Modeling code records:
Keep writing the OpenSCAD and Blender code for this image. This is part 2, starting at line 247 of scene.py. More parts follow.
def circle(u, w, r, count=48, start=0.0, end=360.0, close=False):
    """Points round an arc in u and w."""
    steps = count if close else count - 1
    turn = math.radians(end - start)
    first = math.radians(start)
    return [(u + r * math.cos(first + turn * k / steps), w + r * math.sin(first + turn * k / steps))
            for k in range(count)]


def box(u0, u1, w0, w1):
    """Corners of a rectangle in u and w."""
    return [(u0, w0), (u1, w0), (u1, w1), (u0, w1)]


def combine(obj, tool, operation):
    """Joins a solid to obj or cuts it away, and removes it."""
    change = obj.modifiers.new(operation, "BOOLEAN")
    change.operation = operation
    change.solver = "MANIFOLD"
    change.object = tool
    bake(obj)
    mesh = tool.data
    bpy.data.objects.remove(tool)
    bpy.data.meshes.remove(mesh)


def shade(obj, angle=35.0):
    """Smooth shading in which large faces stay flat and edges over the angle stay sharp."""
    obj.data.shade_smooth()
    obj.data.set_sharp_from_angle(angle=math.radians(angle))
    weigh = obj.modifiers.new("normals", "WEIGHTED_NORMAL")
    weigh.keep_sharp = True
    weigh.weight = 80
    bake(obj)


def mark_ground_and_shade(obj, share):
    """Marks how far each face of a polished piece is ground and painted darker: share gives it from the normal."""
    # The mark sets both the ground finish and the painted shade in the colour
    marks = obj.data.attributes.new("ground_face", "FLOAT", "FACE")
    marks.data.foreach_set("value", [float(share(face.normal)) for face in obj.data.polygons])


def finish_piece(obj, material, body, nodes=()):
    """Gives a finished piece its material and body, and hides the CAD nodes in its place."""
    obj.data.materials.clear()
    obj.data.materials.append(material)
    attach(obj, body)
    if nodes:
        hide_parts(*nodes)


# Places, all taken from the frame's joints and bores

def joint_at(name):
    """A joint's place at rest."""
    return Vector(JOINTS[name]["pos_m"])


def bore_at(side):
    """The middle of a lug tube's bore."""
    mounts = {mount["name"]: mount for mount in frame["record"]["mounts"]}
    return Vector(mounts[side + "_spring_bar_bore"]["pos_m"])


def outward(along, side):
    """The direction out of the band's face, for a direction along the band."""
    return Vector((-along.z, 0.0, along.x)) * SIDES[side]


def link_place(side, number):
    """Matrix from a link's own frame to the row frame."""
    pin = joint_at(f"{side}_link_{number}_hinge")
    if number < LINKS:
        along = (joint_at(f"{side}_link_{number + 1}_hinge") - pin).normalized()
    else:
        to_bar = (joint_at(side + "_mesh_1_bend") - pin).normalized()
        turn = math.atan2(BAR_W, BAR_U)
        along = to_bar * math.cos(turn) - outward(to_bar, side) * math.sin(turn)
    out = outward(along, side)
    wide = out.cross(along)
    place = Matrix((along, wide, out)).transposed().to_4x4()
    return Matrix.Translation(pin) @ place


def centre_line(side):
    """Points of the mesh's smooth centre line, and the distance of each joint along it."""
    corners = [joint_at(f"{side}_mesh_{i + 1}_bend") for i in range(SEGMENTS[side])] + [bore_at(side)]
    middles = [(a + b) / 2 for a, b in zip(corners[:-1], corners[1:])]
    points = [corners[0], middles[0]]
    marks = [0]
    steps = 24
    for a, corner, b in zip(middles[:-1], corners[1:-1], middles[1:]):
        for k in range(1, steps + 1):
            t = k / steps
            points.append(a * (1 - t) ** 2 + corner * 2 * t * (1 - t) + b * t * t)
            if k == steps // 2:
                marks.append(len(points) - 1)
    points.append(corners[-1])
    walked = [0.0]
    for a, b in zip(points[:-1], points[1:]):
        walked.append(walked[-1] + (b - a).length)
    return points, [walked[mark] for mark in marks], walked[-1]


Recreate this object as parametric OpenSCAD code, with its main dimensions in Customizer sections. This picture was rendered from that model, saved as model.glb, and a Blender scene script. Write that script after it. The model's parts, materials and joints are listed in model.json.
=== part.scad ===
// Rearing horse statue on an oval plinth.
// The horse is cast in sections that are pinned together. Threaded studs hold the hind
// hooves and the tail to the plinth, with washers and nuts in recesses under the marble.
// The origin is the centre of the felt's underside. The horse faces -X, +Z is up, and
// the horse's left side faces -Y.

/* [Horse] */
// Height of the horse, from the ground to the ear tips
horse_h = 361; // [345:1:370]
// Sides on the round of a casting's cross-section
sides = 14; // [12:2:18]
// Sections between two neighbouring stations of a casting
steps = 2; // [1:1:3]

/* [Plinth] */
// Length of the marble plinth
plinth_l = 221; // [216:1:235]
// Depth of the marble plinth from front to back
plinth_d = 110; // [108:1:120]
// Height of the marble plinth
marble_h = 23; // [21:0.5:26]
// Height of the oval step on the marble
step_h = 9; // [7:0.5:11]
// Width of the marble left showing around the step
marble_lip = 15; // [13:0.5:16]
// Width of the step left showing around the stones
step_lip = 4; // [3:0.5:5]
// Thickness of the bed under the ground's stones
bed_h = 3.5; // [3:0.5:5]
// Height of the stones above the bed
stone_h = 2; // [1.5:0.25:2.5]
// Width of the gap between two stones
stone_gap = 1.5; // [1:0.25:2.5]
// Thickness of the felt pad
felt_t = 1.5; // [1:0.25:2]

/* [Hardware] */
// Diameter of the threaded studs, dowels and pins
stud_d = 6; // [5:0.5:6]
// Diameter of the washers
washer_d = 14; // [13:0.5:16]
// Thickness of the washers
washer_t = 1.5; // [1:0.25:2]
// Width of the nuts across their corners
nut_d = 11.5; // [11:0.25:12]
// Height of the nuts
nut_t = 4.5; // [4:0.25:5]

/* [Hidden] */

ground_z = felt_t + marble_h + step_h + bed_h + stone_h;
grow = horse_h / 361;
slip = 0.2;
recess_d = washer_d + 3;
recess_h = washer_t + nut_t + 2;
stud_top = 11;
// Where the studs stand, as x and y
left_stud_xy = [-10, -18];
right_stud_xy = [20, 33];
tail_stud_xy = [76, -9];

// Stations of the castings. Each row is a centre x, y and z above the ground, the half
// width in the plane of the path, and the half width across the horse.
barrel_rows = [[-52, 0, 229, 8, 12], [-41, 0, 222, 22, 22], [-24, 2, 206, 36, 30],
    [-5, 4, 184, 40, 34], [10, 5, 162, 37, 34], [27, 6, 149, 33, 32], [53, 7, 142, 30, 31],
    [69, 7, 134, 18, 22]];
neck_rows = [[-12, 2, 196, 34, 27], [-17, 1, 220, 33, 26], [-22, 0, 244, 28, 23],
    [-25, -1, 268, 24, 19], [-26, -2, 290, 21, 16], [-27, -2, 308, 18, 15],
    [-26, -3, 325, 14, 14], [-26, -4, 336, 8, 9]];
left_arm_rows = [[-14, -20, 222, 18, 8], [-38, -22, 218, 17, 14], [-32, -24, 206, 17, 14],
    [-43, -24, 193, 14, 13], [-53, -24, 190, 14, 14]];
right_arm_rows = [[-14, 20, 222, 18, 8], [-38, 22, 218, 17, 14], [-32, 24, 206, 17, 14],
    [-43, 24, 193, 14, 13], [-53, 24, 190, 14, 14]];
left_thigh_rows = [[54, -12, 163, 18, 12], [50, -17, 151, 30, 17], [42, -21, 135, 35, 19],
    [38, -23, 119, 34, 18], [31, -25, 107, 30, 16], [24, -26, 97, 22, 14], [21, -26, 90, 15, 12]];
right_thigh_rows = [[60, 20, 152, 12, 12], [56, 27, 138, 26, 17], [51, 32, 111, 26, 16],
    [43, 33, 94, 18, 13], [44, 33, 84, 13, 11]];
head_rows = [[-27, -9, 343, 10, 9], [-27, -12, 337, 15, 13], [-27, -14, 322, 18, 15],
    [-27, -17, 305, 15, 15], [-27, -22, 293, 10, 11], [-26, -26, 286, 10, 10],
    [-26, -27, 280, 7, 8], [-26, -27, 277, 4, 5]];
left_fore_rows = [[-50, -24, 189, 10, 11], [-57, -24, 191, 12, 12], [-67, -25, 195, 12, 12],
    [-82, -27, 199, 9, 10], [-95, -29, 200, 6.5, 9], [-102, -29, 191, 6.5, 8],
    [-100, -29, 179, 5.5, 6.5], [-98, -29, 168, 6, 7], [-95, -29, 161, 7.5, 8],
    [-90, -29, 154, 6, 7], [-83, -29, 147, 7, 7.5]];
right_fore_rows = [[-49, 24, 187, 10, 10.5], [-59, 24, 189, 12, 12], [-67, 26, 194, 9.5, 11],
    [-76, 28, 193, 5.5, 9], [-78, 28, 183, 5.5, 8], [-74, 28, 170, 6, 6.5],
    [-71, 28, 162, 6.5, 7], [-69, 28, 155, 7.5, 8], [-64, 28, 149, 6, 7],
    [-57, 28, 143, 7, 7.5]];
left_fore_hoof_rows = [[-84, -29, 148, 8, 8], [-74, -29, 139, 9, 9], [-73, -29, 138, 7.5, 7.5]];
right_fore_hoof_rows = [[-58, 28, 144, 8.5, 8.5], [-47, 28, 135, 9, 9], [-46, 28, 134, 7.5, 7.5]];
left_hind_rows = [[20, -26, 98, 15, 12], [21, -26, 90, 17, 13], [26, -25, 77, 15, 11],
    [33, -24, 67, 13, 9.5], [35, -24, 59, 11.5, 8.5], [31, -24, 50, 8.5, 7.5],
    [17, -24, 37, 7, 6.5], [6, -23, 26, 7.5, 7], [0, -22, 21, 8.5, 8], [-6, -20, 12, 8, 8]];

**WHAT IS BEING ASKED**
From the records above, retype only the lines starting at the line that contains "Recreate this object" and ending at the line that contains "tail_stud_xy = [76, -9];", both included.

**WRITTEN RESPONSE**
Recreate this object as parametric OpenSCAD code, with its main dimensions in Customizer sections. This picture was rendered from that model, saved as model.glb, and a Blender scene script. Write that script after it. The model's parts, materials and joints are listed in model.json.
=== part.scad ===
// Rearing horse statue on an oval plinth.
// The horse is cast in sections that are pinned together. Threaded studs hold the hind
// hooves and the tail to the plinth, with washers and nuts in recesses under the marble.
// The origin is the centre of the felt's underside. The horse faces -X, +Z is up, and
// the horse's left side faces -Y.

/* [Horse] */
// Height of the horse, from the ground to the ear tips
horse_h = 361; // [345:1:370]
// Sides on the round of a casting's cross-section
sides = 14; // [12:2:18]
// Sections between two neighbouring stations of a casting
steps = 2; // [1:1:3]

/* [Plinth] */
// Length of the marble plinth
plinth_l = 221; // [216:1:235]
// Depth of the marble plinth from front to back
plinth_d = 110; // [108:1:120]
// Height of the marble plinth
marble_h = 23; // [21:0.5:26]
// Height of the oval step on the marble
step_h = 9; // [7:0.5:11]
// Width of the marble left showing around the step
marble_lip = 15; // [13:0.5:16]
// Width of the step left showing around the stones
step_lip = 4; // [3:0.5:5]
// Thickness of the bed under the ground's stones
bed_h = 3.5; // [3:0.5:5]
// Height of the stones above the bed
stone_h = 2; // [1.5:0.25:2.5]
// Width of the gap between two stones
stone_gap = 1.5; // [1:0.25:2.5]
// Thickness of the felt pad
felt_t = 1.5; // [1:0.25:2]

/* [Hardware] */
// Diameter of the threaded studs, dowels and pins
stud_d = 6; // [5:0.5:6]
// Diameter of the washers
washer_d = 14; // [13:0.5:16]
// Thickness of the washers
washer_t = 1.5; // [1:0.25:2]
// Width of the nuts across their corners
nut_d = 11.5; // [11:0.25:12]
// Height of the nuts
nut_t = 4.5; // [4:0.25:5]

/* [Hidden] */

ground_z = felt_t + marble_h + step_h + bed_h + stone_h;
grow = horse_h / 361;
slip = 0.2;
recess_d = washer_d + 3;
recess_h = washer_t + nut_t + 2;
stud_top = 11;
// Where the studs stand, as x and y
left_stud_xy = [-10, -18];
right_stud_xy = [20, 33];
tail_stud_xy = [76, -9];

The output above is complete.